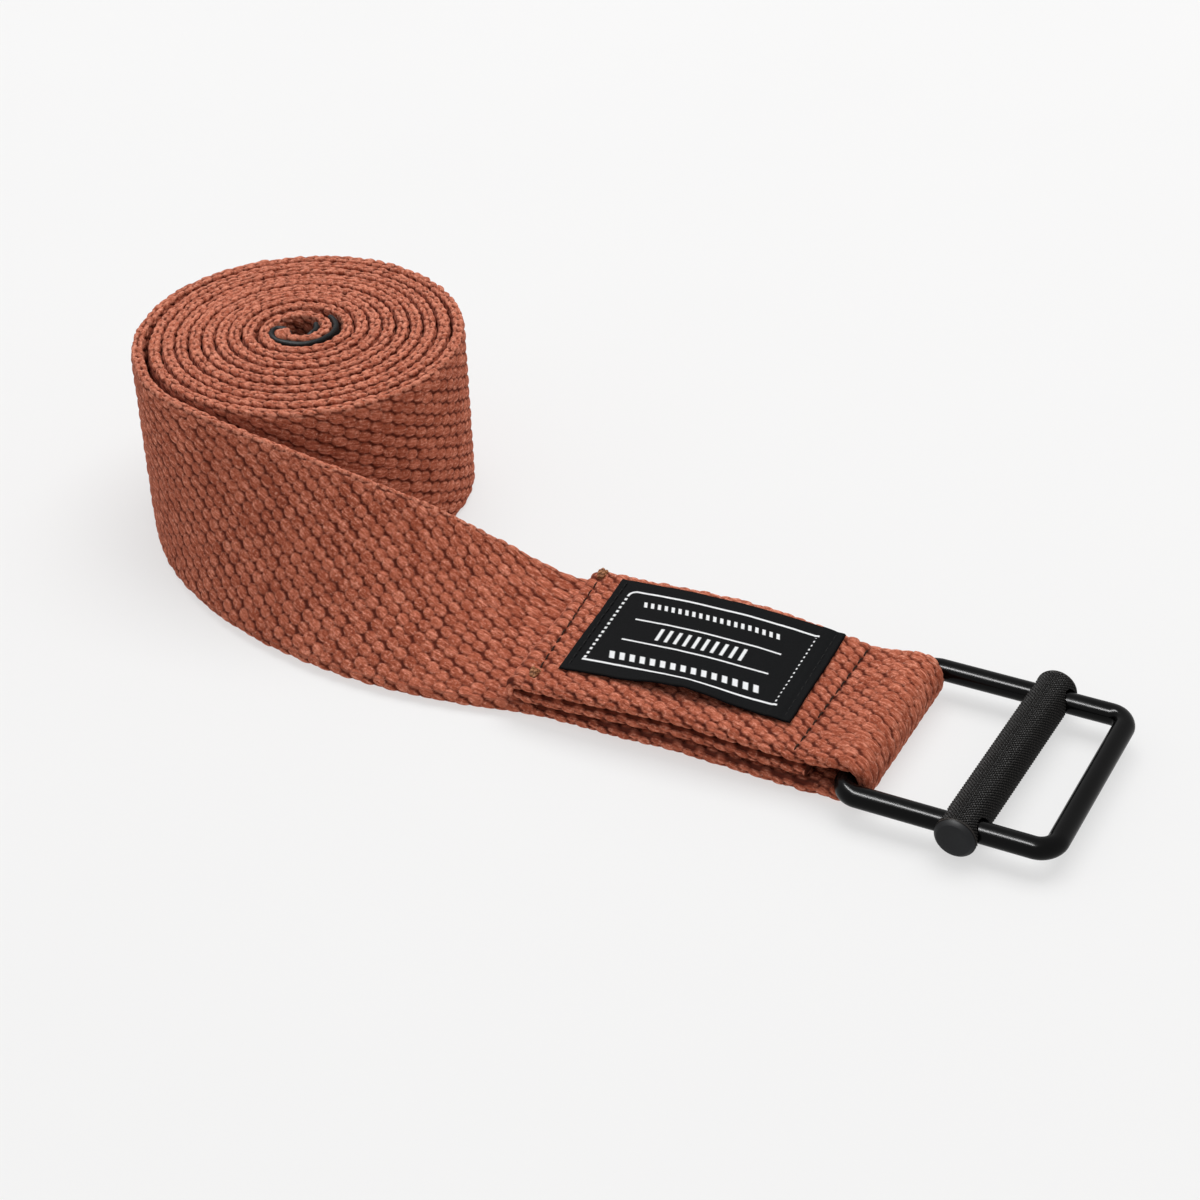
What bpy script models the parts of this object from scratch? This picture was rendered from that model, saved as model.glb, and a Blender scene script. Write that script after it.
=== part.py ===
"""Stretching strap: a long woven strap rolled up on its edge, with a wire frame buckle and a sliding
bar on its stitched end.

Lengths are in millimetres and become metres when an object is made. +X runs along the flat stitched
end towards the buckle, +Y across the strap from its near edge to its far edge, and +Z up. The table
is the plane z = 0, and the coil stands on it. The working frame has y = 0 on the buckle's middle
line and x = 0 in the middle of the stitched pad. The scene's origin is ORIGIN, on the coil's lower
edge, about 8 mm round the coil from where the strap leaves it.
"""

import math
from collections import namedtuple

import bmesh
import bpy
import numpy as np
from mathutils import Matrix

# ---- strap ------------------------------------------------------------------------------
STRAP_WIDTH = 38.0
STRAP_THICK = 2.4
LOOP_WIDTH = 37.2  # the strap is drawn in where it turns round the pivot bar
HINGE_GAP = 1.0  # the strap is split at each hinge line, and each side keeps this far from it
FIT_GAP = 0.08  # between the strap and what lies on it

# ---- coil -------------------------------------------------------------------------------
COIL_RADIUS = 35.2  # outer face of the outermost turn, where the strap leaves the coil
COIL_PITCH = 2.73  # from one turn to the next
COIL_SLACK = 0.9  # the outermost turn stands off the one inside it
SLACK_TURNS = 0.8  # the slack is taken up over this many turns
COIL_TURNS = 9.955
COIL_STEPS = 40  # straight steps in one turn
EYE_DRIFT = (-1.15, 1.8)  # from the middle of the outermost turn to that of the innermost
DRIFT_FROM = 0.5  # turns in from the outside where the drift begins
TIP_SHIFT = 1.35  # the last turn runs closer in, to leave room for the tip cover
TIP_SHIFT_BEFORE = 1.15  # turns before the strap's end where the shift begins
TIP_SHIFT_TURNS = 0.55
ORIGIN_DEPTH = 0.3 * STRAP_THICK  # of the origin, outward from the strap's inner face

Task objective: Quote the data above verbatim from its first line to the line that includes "bar on its stitched end.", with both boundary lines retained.

Final answer:
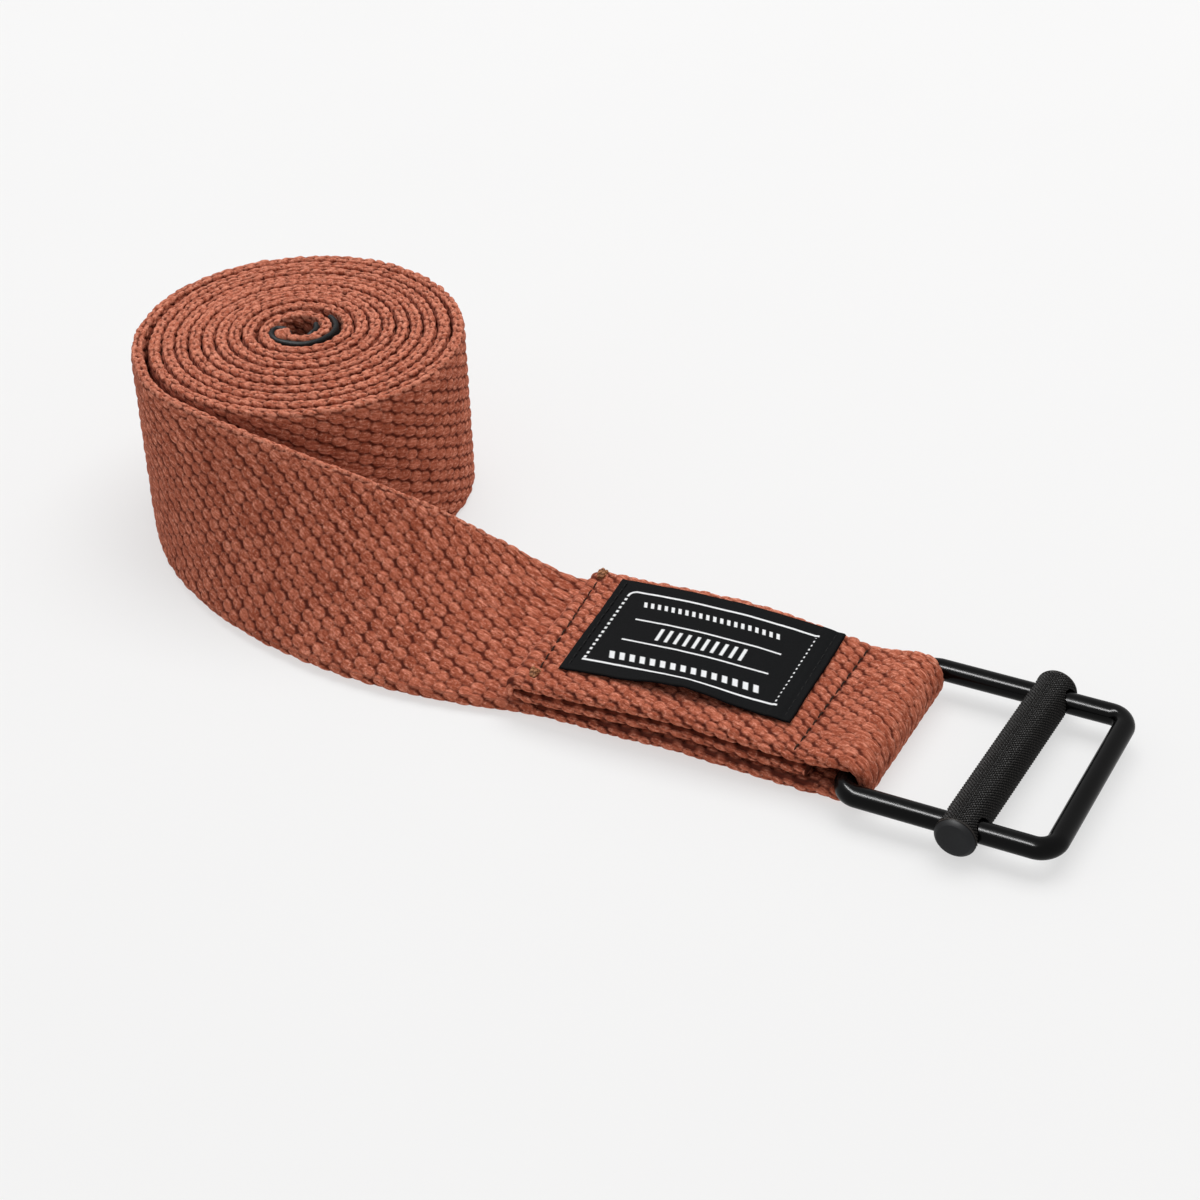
What bpy script models the parts of this object from scratch? This picture was rendered from that model, saved as model.glb, and a Blender scene script. Write that script after it.
=== part.py ===
"""Stretching strap: a long woven strap rolled up on its edge, with a wire frame buckle and a sliding
bar on its stitched end.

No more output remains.